Ocean Detective: Andy Fraass

I'm a PhD candidate from UMass, where I study Micropaleontology and Paleoceanography. I'm really interested in figuring out how the ocean-climate system affect evolution, and to do this I'm learning all I can about one of the best fossil records we have– forams.

 

I’m the other half of the paleontologists on Mike’s shift. I study planktic forams. These little guys float in the water, and survive either mostly by eating other plankton or by using photosymbionts. In this symbiotic relationship the photosymbionts do the photosynthesis, like a plant, and feed the forams, while the forams offer them (the photosynthesizers) some protection. Works out well for both of them.

 

Here’s a picture of one of the forams that I do research on. It’s much older than the one’s we’re seeing in these cores, but it does give you an idea of what they look like. If you look at the top of the right view, you can see a little hint of the dissolution/dissolving/etching that Debbie was talking about (https://joidesresolution.org//node/2431). It kinda looks like a bald patch on the back of its ‘head'

The reason that I’m on the boat is so that I can provide the rest of the science team with an age for the rocks they’re looking at. For this, we do what’s called ‘biostratigraphy’. I sit at a microscope (for 12 hours in a row!) and identify the different types of forams. Different species lived at different times. It’s kind of like looking at dinosaurs. If we were drilling, and saw dinosaur bones, then we could say that the sediment that we’re pulling up is older than 65 million years, because the dinosaurs died out then. But if we pulled up a mammoth bone, then it’d be only a few million years old. Those are kind of wide estimates, so forams let us really identify smaller windows of geologic time.

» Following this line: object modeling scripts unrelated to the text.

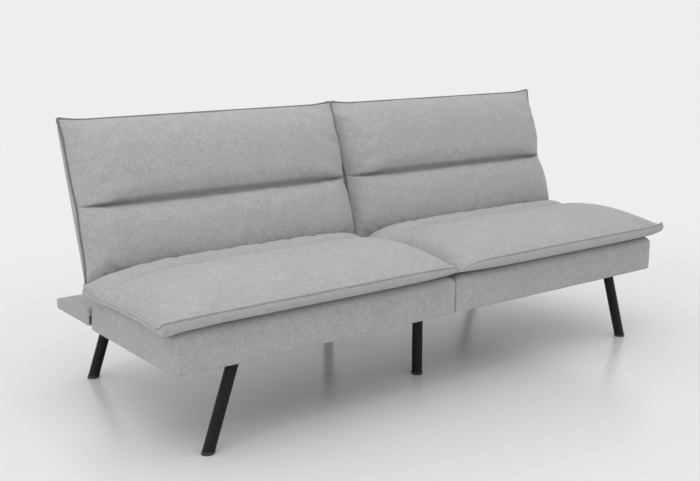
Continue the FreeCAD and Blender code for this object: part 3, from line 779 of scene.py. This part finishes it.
def make_back_cushion(name, side):
    """One back cushion, shaped lying flat, blown out a little and turned up, with its piping."""
    back = settings()[2]
    crown = back.crown / MM - 3.0
    inner, outer = 1.4, 904.0
    bottom_u, top_u = BACK_RISE
    inner_waist, high_ear, low_ear, peak = 5.0, 8.0, 12.0, 9.0
    # The upper band's lower edge hangs over the channel, which is shallower at its ends
    overlap, end_filling = 5.0, 0.38
    least_edge = 1.5

    def place(a, b, c):
        from_end = min(a, 1 - a) * (outer - inner)
        full = 1 - fall(from_end, 82.0) ** 1.9
        drawn = bell(b, TUFT, 0.10)
        x_in = inner + inner_waist * drawn
        x_out = (outer - WAIST[name] * drawn + high_ear * rise(b, 0.86, 0.14) ** 2
                 + low_ear * fall(b, 0.24) ** 2)
        x = x_in + (x_out - x_in) * a
        top = top_u + peak * fall(from_end, 75.0) ** 1.6
        lip = overlap * bell(b, TUFT + 0.016, 0.011) if b > TUFT else 0.0
        u = bottom_u + (top - bottom_u) * b - lip * full
        height = through(BACK_SHAPE, b) * crown
        height += bell(b, TUFT, 0.02) * fall(from_end, 55.0) * crown * end_filling
        return Vector((x, u, PANEL_FRONT + 1.0 + (height * full + least_edge) * c)) * MM

    lines = back_lines()
    across = edge_lines(1.0, 0.03, 0.0098, 5)
    piece, index, counts = lattice("cushion_of_back_" + name, across, lines, even(2), place)
    nx, ny, nz = counts
    pinned = {}
    for (i, j, k), number in index.items():
        rim = i in (0, nx) or j in (0, ny)
        if k == 0 or rim or lines[j] == TUFT:
            pinned[number] = 1.0
    inflate(piece, pinned, back.swell, 0.015)
    mesh = piece.data
    settle_front(mesh, PANEL_FRONT * MM, back.crown)
    rumple_back(mesh, index, counts, side, across, lines)
    seam = [mesh.vertices[index[key]].co.copy() for key in rim_keys(nx, ny, 0)]
    for vertex in mesh.vertices:
        vertex.co = mirrored(raised(vertex.co), side)
    outward(piece)
    apply_modifier(piece, "SUBSURF", levels=1, render_levels=1)
    smooth(piece)
    body = "back_" + name
    finish_piece(piece, body, "back_cloth", ["back_cushion_" + name])
    line = [mirrored(raised(place), side) for place in seam[::2]]
    roll = tube_along("piping_of_back_" + name, line, back.piping, True)
    finish_piece(roll, body, "piping")


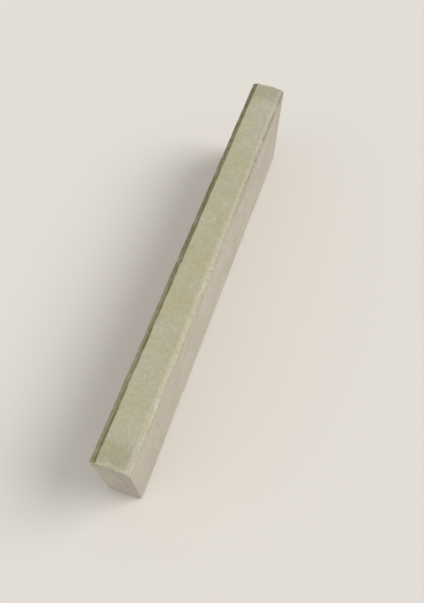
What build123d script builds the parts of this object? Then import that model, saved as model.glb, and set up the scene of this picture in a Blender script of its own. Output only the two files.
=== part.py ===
from build123d import *

import os

# Concrete kerb stone, the kind that is bedded upright between paving and planting.
# It is cast as one piece: a straight bar of one section, with both long top arrises
# chamfered and the other arrises only slightly eased, as they leave the mould.
#
# Frame: X across the stone, towards the paving; Y along it; Z up.
# The origin is the centre of the bedding face, which the stone stands on.
# All sizes are in millimetres.

# The bar
stone_length = 1000
stone_width = 80
stone_height = 250

# The chamfer along each long top arris, measured in from the side face and down from the top face
chamfer_run = 12
chamfer_drop = 7

# The rounding that the mould leaves on the section
crown_radius = 5  # where the top face turns into the chamfer
shoulder_radius = 3  # where the chamfer turns into the side face
foot_radius = 3  # where the side face turns into the bedding face

# The rounding round each end face, where two stones butt together
end_arris_radius = 1

with BuildPart() as kerb_stone:
    # Half of the section, on the paving side of the middle plane
    with BuildSketch(Plane.XZ) as section:
        with BuildLine() as half_outline:
            bed = Line((0, 0), (stone_width / 2, 0))
            side = Line(bed @ 1, (stone_width / 2, stone_height - chamfer_drop))
            chamfer_face = Line(side @ 1, (stone_width / 2 - chamfer_run, stone_height))
            top = Line(chamfer_face @ 1, (0, stone_height))
            Line(top @ 1, bed @ 0)
        make_face()

        foot = section.vertices().group_by(Axis.X)[-1].sort_by(Axis.Y)[0]
        fillet(foot, radius=foot_radius)
        shoulder = section.vertices().group_by(Axis.X)[-1].sort_by(Axis.Y)[-1]
        fillet(shoulder, radius=shoulder_radius)
        crown = section.vertices().group_by(Axis.Y)[-1].sort_by(Axis.X)[-1]
        fillet(crown, radius=crown_radius)

        # The planting side is the same, the other way round
        mirror(about=Plane.YZ)

    extrude(amount=stone_length / 2, both=True)

    end_faces = kerb_stone.faces().filter_by(Axis.Y)
    fillet(end_faces.edges(), radius=end_arris_radius)

kerb_stone.part.label = "kerb_stone"

os.makedirs("parts", exist_ok=True)
export_step(kerb_stone.part, "parts/kerb_stone.step")
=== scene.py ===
"""The look of a cast concrete kerb stone: its worn surface, its weathered finish, and its stage.

Everything is in metres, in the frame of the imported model. X runs across the stone, from its back to its
front, Y along it, from its near end to its far end, and Z up. It stands on its bedding face at Z = 0.
"""

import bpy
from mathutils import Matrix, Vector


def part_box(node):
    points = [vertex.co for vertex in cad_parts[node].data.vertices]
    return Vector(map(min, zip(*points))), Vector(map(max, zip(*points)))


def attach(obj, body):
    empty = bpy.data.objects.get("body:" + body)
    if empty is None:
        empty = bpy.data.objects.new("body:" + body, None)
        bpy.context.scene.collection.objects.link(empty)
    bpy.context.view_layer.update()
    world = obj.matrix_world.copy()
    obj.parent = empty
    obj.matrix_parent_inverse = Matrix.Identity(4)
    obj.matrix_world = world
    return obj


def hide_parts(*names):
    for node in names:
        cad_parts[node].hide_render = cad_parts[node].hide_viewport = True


bl_info = {
    "name": "Concrete Kerb Stone",
    "version": (1, 0, 0),
    "blender": (4, 5, 0),
    "location": "3D View > Sidebar > Kerb Stone",
    "description": "Casts a weathered concrete kerb stone and sets it up for a picture",
    "category": "Add Mesh",
}

import math

import bpy
import numpy as np
from bpy.props import FloatProperty, FloatVectorProperty, IntProperty, PointerProperty
from mathutils import Matrix

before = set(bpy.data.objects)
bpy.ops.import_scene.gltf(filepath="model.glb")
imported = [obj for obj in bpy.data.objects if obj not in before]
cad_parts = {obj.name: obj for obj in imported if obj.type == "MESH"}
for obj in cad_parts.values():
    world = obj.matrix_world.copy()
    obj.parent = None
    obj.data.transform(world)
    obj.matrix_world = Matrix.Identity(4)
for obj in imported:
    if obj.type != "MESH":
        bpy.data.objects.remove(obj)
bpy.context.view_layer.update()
LOWEST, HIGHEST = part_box("kerb_stone")
WIDTH, LENGTH, HEIGHT = HIGHEST - LOWEST
MM = 0.001


def colour(red, green, blue):
    """A colour as it shows on a screen, from 0 to 255, as the linear values that a shader takes."""
    shown = [channel / 255 for channel in (red, green, blue)]
    return [c / 12.92 if c <= 0.04045 else ((c + 0.055) / 1.055) ** 2.4 for c in shown]


def length_property(name, description, default):
    settings = {"unit": "LENGTH", "subtype": "DISTANCE"}
    return FloatProperty(name=name, description=description, default=default, **settings)


def angle_property(name, description, degrees):
    return FloatProperty(name=name, description=description, default=math.radians(degrees), subtype="ANGLE")


def count_property(name, description, default):
    return IntProperty(name=name, description=description, default=default, min=0)


def colour_property(name, description, default):
    settings = {"subtype": "COLOR", "min": 0, "max": 1}
    return FloatVectorProperty(name=name, description=description, default=default, **settings)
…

As an example, if I see this species Globorotalia fistulosus, I know that we’re between 1 million years old or 3 million years old.

If I see this species: Globorotalia miocenica, then I know we’re between 2 and a half million years old and 4 million years.  Even better, if I see both then we’re between 2 and a half million years and 3 million years.

I’m not the only ‘age-guy’ on the boat. There’s another planktic foram person, a person who studies fossils even smaller than mine (nanno-plankton!), and then there are two paleomagnetists.